The airline was owned (at March 2007) by Intro Verwaltungsgesellschaft (55%) and Marbach Beteiligung und Consulting (45%) and has 2,892 employees.[2]
In March 2007, Air Berlin took over LTU International, creating the fourth largest airline group in Europe in terms of traffic. Between them, the airlines carried 22.1 million passengers in 2006. The takeover was driven by the prospect of branching into long-haul operations and the chance to establish a stronger presence at Düsseldorf International Airport. LTU will retain its name on its leisure routes but routes to the United States and China will be branded by Air Berlin. [1]
On 1 May 2007, LTU operated the first Arctic & North Pole Sightseeing Flight from continental Europe in aviation history for their charter customer Deutsche Polarflug.
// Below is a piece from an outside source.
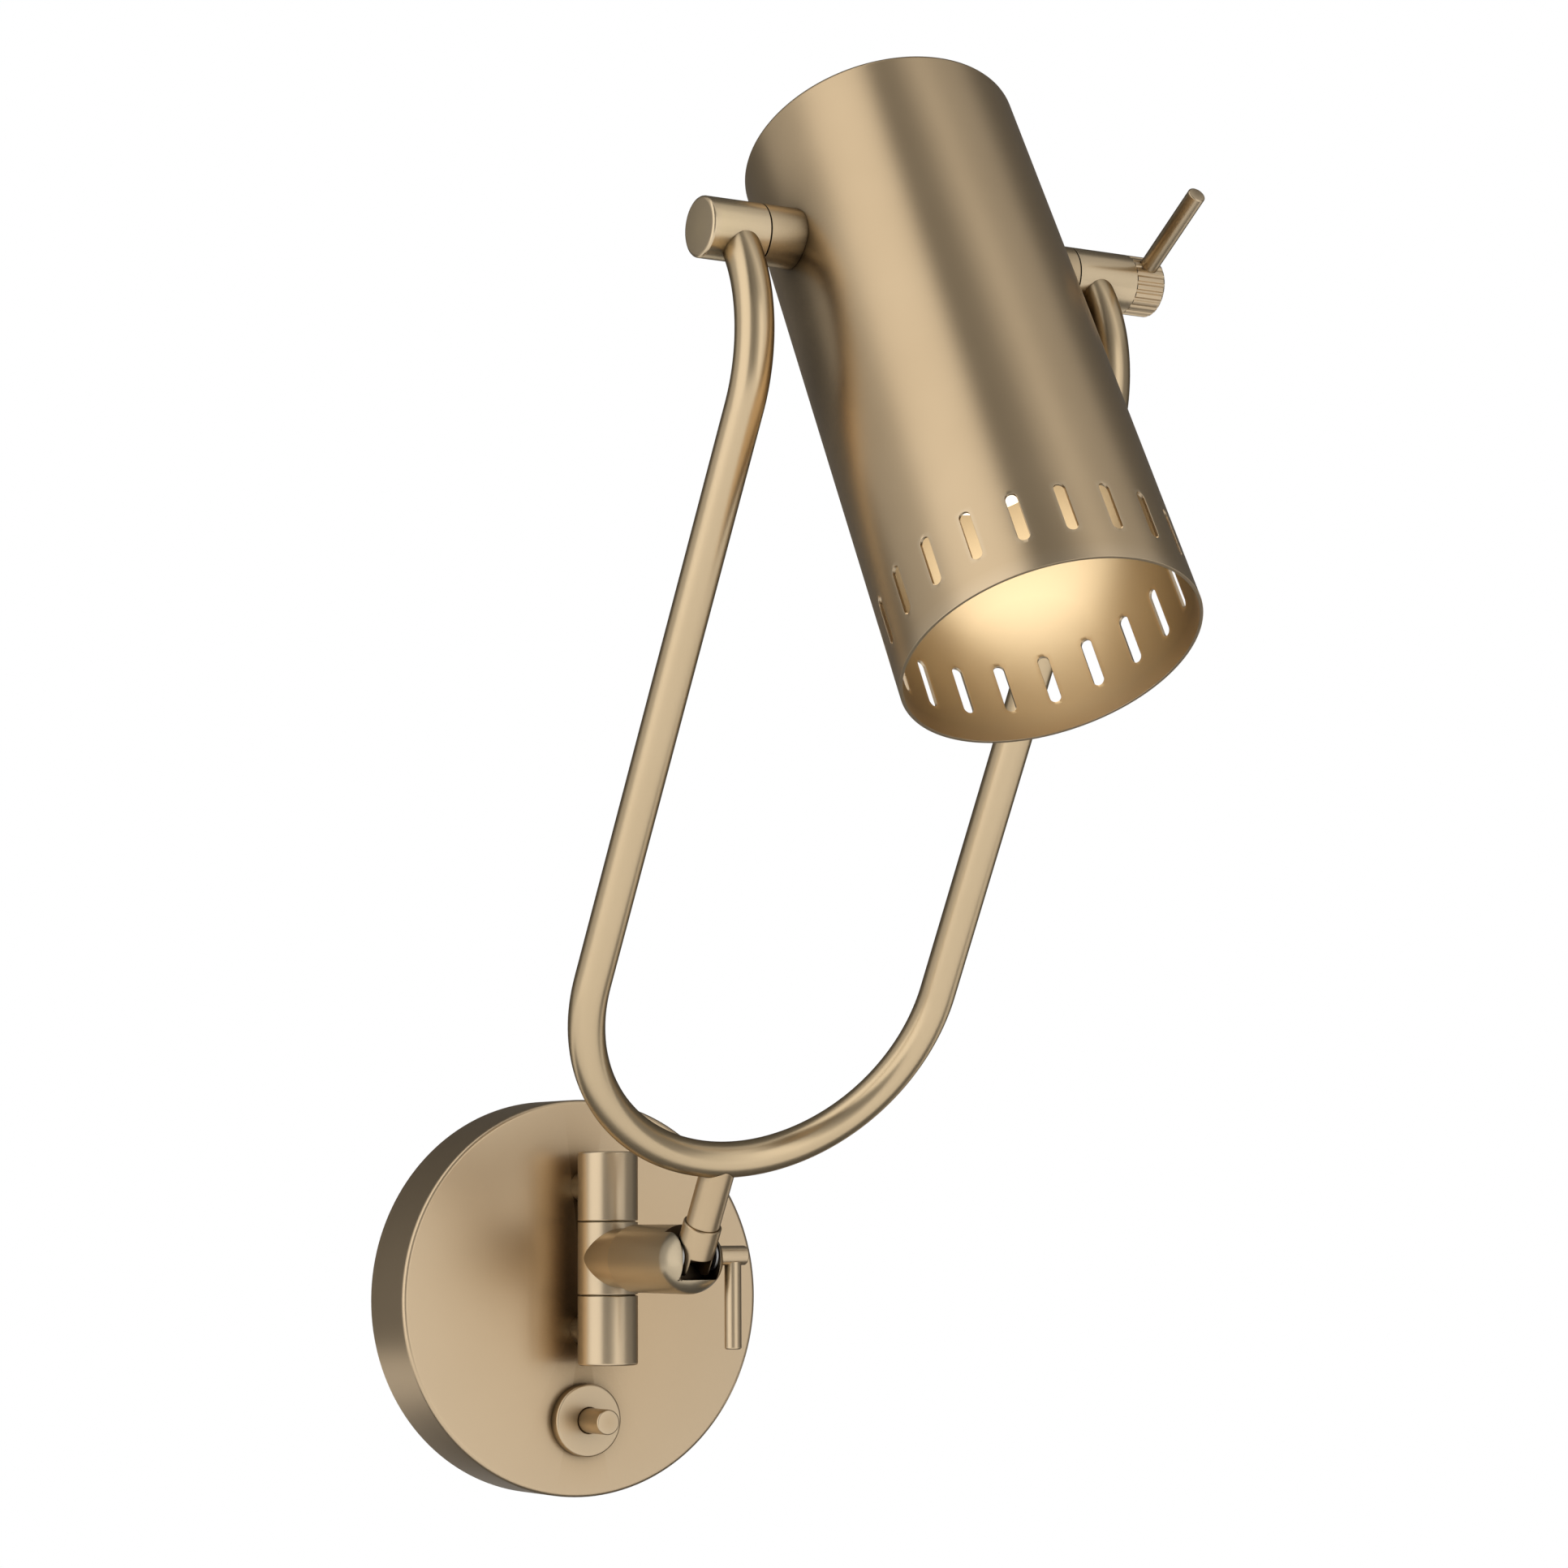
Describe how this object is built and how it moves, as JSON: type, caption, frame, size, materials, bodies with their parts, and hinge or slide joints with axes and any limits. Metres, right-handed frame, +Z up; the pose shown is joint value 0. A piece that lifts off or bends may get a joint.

The flight took 12h55m and the aircraft, an A330-200 took a group of 283 passengers from Düsseldorf via Norway, Svalbard, The North Pole, Eastern Greenland and Iceland back to Düsseldorf.
LTU opened a third long-haul base (to add to Düsseldorf and Munich) at Berlin-Tegel International Airport in October 2007 when it based a single Airbus A330-200 there to launch flights to Bangkok, Punta Cana and Varadero.[4]
Air Berlin announced in 2008 that the trademark LTU will no longer be used. All flights are now named Air Berlin.[5]
Since May 1, 2009, all flights have Air Berlin flight numbers and crew. The LTU planes are used throughout Air Berlin's network. See here for the full list of Air Berlin destinations.
Additionally, LTU offered some dedicated seasonal sightseeing flights (without landing) around the North Pole (see Deutsche Polarflug), all flights are now flown by Air Berlin flight numbers and crew.
| Aircraft type | Number in fleet |
|---|---|
| Airbus A320 | 12 |
| Airbus A321 | 1 |
| Airbus A330-200 | 10 |
| Airbus A330-300 | 3 |
The average age of the LTU International fleet was 8.2 years.
All aircraft are painted in Air Berlin colors and fly for Air Berlin.